Work to be completed:
Track down the lines that contain "Continue" and copy them.

Data supplied:

___

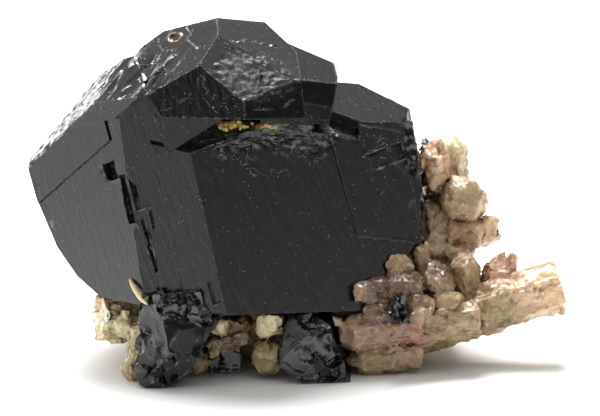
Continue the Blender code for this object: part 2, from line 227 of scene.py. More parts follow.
sky = bpy.data.worlds.new("studio_sky")
bpy.context.scene.world = sky
sky.use_nodes = True
light = Mixer(sky.node_tree)
toward = light.put("ShaderNodeTexCoord", output="Generated")
height = light.part_along(toward, (0, 0, 1))
horizon = light.between(height, *HORIZON_FADE)
leftward = light.between(light.part_along(toward, (-1, 0, 0)), *LEFT_FADE)
overhead = light.between(height, *OVERHEAD_FADE)
glare = light.between(light.part_along(toward, GLARE_WAY), *GLARE_FADE)
strength = SKY_DARKEST + SKY_HORIZON * horizon + SKY_LEFT * leftward + SKY_OVERHEAD * overhead
strength = strength + SKY_GLARE * glare
glow = light.put("ShaderNodeBackground", {"Color": SKY_TINT, "Strength": strength})
plain = light.put("ShaderNodeBackground", {"Color": SKY_WHITE, "Strength": 1.0})
seen = light.put("ShaderNodeLightPath", output="Is Camera Ray")
mixed = light.put("ShaderNodeMixShader", {0: seen, 1: glow, 2: plain})
light.put("ShaderNodeOutputWorld", {"Surface": mixed})

bpy.ops.object.light_add(type="AREA", location=LAMP_PLACE)
lamp = bpy.context.object
lamp.name = "soft_lamp"
lamp.data.shape = "DISK"
lamp.data.size = LAMP_SIDE
lamp.data.energy = LAMP_WATTS
lamp.rotation_euler = (CAMERA_TARGET - LAMP_PLACE).to_track_quat("-Z", "Y").to_euler()
bpy.context.scene.view_settings.view_transform = "Standard"


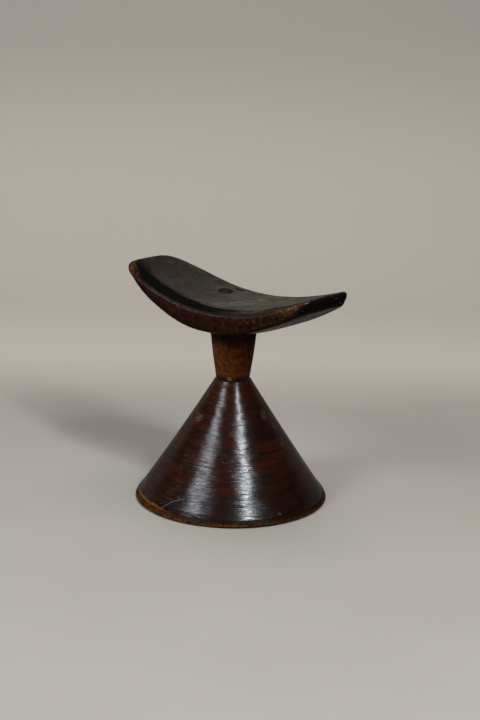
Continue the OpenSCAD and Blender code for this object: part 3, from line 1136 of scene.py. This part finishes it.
        # Half a step on, so that no point sits on the outline's flat poles
        turn += math.pi / self.sizes.around
        rows = self.rows(turn)
        count = len(turn)
        points = np.concatenate([np.stack([x, y, z], 1) for x, y, z, *_ in rows])
        masks = [np.concatenate([np.broadcast_to(row[k], count) for row in rows])
                 for k in (3, 4, 5)]
        faces = [(a * count + i, a * count + (i + 1) % count,
                  (a + 1) * count + (i + 1) % count, (a + 1) * count + i)
                 for a in range(len(rows) - 1) for i in range(count)]
        mesh = bpy.data.meshes.new(name)
        mesh.from_pydata(points.tolist(), [], faces)
        for title, values in zip(("wall", "under", "edge"), masks):
            set_mask(mesh, title, values)
        return mesh


def close_middle_line(mesh):
    """Joins the two sides of the middle lines and turns the faces out."""
    shell = bmesh.new()
    shell.from_mesh(mesh)
    bmesh.ops.remove_doubles(shell, verts=shell.verts, dist=0.00001)
    bmesh.ops.recalc_face_normals(shell, faces=shell.faces)
    if shell.calc_volume(signed=True) < 0:
        bmesh.ops.reverse_faces(shell, faces=shell.faces)
    for face in shell.faces:
        face.smooth = True
    shell.to_mesh(mesh)
    shell.free()


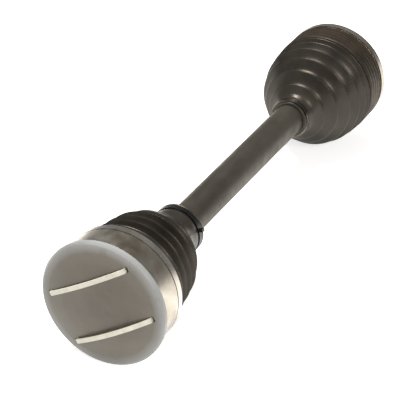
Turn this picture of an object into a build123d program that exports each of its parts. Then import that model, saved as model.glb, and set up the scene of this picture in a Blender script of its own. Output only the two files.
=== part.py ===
"""CV axle: a drive shaft with a plunging, articulating ball joint at each end.

The shaft lies along X, inboard end at -X, +Z up. The origin is on the shaft's axis, midway
between the two joint centres. Each joint is drawn once in a local frame, where x runs outward
along the axis from the joint's centre, and is placed at either end.
"""
from math import cos, radians, sin, sqrt
import os

from build123d import *

os.makedirs("parts", exist_ok=True)

# Overall
joint_spacing = 417.0
shaft_dia = 28.0

# Joint
flange_dia = 100.0
race_front = 18.0
race_back = 14.0
race_bore_dia = 63.0
ball_dia = 17.0
ball_circle_dia = 56.0
ball_count = 6
groove_clearance = 0.6
sphere_clearance = 0.4
window_clearance = 0.3
cage_wall = 6.2
cage_half_width = 10.5
inner_race_half_width = 10.0
edge_break = 1.5

# Flange bolts
bolt_circle_dia = 86.0
bolt_hole_dia = 8.4

# Shaft ends
spline_dia = 25.8
spline_clearance = 0.1
shaft_tip = 13.6
circlip_wire = 1.6
circlip_depth = 1.3
washer_thick = 1.6
washer_dia = 34.0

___

Answer in full:
Continue the Blender code for this object: part 2, from line 227 of scene.py. More parts follow.
Continue the OpenSCAD and Blender code for this object: part 3, from line 1136 of scene.py. This part finishes it.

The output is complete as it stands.